- STATED GOAL
From the entries below, reproduce exactly the line containing "Recreate this object", the line containing "from mathutils import Vector", and every line in between, with nothing added.

##### AVAILABLE RECORDS

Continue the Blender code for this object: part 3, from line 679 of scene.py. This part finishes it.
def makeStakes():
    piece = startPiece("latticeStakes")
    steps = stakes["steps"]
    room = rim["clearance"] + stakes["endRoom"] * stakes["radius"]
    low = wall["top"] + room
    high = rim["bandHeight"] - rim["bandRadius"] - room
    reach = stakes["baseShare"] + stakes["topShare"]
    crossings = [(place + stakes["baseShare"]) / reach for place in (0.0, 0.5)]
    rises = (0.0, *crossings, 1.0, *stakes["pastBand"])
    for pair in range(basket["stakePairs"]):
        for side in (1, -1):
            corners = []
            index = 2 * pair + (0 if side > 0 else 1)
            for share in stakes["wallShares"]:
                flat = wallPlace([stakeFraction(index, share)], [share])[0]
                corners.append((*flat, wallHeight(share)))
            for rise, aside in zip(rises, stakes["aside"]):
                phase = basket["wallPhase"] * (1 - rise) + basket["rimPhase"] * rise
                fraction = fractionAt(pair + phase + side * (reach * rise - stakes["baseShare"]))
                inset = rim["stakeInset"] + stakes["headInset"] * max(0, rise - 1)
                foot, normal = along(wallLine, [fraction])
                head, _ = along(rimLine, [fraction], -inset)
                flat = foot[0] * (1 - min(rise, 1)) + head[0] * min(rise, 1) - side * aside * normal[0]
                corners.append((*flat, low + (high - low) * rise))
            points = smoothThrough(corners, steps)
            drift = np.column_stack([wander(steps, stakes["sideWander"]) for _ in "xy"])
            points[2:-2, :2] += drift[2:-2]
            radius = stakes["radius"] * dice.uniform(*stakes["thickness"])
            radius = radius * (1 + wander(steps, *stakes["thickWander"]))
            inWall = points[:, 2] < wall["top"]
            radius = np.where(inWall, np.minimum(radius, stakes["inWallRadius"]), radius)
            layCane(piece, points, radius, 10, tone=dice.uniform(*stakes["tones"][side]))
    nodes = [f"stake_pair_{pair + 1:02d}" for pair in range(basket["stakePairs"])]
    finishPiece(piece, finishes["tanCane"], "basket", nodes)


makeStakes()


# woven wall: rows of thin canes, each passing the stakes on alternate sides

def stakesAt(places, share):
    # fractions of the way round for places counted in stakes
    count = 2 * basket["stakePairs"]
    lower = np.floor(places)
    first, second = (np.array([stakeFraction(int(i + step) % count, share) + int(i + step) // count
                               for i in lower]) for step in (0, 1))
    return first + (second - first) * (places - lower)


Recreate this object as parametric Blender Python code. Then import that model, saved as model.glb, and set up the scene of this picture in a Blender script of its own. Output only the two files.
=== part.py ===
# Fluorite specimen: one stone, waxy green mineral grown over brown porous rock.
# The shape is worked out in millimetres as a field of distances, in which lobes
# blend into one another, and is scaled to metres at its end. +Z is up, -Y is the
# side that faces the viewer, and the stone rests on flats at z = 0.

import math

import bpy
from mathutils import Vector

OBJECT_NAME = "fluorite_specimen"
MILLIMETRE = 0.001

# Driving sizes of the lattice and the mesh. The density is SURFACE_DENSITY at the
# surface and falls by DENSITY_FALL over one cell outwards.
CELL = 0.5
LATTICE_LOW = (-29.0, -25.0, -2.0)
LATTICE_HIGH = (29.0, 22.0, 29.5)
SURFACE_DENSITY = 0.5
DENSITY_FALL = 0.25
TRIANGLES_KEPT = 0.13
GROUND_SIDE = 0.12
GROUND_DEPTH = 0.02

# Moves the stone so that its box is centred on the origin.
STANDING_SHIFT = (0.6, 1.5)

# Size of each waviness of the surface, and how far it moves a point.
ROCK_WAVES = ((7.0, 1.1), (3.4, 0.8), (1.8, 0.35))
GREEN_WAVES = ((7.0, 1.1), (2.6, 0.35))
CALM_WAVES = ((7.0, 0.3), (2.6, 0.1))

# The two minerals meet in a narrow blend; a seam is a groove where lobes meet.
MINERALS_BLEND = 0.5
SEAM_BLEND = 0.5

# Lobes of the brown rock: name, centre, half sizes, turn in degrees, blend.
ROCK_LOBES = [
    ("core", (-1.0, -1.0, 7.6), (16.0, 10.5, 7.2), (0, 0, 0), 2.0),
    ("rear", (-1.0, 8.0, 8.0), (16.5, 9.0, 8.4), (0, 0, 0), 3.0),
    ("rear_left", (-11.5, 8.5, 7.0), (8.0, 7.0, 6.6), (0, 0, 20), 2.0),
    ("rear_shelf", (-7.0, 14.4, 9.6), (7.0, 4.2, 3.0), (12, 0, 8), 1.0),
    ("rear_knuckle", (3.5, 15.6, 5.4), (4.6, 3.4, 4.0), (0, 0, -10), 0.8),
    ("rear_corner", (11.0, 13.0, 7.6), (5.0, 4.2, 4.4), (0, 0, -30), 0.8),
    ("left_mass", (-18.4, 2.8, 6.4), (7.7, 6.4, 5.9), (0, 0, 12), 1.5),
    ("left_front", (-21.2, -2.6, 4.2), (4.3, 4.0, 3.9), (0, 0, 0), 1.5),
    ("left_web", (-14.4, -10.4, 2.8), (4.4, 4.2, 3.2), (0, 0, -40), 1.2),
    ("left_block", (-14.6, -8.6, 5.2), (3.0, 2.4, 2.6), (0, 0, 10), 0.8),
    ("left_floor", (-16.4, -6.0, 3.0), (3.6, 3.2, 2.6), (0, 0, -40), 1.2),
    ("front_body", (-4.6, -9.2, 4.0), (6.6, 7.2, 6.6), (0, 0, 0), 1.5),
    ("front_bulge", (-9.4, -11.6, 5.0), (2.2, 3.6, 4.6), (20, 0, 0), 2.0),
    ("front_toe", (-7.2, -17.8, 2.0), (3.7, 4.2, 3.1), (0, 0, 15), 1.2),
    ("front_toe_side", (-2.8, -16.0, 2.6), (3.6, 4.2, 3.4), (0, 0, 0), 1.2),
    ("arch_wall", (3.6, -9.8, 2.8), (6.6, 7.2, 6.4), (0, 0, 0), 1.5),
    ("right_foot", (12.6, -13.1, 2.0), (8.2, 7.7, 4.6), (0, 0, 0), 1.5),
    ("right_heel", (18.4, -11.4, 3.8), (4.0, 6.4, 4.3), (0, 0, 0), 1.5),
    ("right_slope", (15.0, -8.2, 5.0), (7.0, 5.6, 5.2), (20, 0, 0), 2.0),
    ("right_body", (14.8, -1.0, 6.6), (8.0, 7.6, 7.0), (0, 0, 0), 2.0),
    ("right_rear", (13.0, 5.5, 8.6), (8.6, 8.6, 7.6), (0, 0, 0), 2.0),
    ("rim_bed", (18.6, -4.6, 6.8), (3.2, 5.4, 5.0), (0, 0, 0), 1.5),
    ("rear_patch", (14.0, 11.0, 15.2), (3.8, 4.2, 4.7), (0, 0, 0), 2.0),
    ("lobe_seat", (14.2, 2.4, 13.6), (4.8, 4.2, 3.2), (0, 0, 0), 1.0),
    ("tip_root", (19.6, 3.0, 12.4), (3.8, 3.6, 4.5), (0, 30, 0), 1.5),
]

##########

- SOLVED PROBLEM
Recreate this object as parametric Blender Python code. Then import that model, saved as model.glb, and set up the scene of this picture in a Blender script of its own. Output only the two files.
=== part.py ===
# Fluorite specimen: one stone, waxy green mineral grown over brown porous rock.
# The shape is worked out in millimetres as a field of distances, in which lobes
# blend into one another, and is scaled to metres at its end. +Z is up, -Y is the
# side that faces the viewer, and the stone rests on flats at z = 0.

import math

import bpy
from mathutils import Vector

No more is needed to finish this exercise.